Alia: I grew up wearing Fracas and other tuberose perfumes and I think the creator of Fracas, Germaine Cellier, is a genius. She was a French chemist and perfumer in the 1940's - she was so ahead of her time in so many ways. I love Dominique Ropion too. His big hits like Amarige and Carnal Flower, and his room spray Un Gardenia La Nuit, are incredibly beautiful. I only wear tuberose and jasmine and gardenia type scents, or "white florals," and he's the king of them.
06. What is something inspirational you can share with those who are preparing to or dancing around the idea of launching a Fragrance Collection.
RDF: We are obsessed with perfume and can talk endlessly about it. This is an art practice and a creative outlet for us, not just a way to earn a living. That passion must really come through, we think, and that's why the reaction to our work has been so positive. So our inspirational advice would be to do this if you truly care about it, not if you think it will make you rich. In all aspects of Régime des Fleurs, from the creative to the business model, we've applied our individual and shared references and interests, and made the decision at every step to think outside the box and do what's unexpected. That is what works for us.
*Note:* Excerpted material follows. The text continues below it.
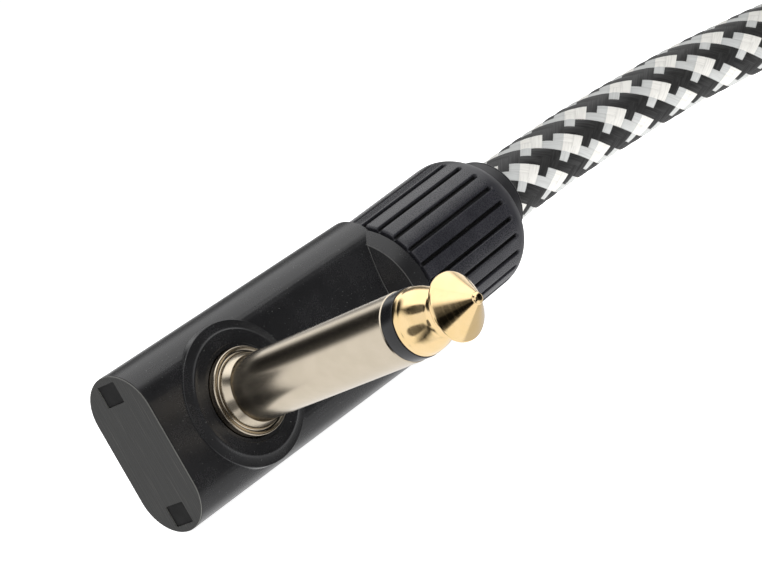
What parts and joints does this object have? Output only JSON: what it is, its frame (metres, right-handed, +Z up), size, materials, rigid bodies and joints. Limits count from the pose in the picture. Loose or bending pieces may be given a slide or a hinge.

07. Since launching, what has been the most exciting and uplifting moment you've experienced?
RDF: All of it has been a lot of fun but there are a few moments that stand out as really exciting. Getting an email from Luca Turin, the biophysicist and fragrance expert, saying he really liked our perfume was pretty incredible. Being contacted by Vogue for a meeting just a week after we launched was also kind of great! Our friend Erin Wasson hosting us for a week during the Dallas Art Fair and throwing a party for us at our favorite store in Texas, Forty Five Ten, was so much fun. And then our friend Christopher Niquet giving a bottle of our fragrance Dove Grey to one of our muses, Deeda Blair, who happens to be his next door neighbor, was genius. But honestly, the reaction to the perfumes from our friends and families has been the most uplifting and exciting part of all of this. We get text messages from them all the time saying 'Another stranger followed me down the street and begged to know why I smelled so good! Send another bottle!' That means more to us than anything else.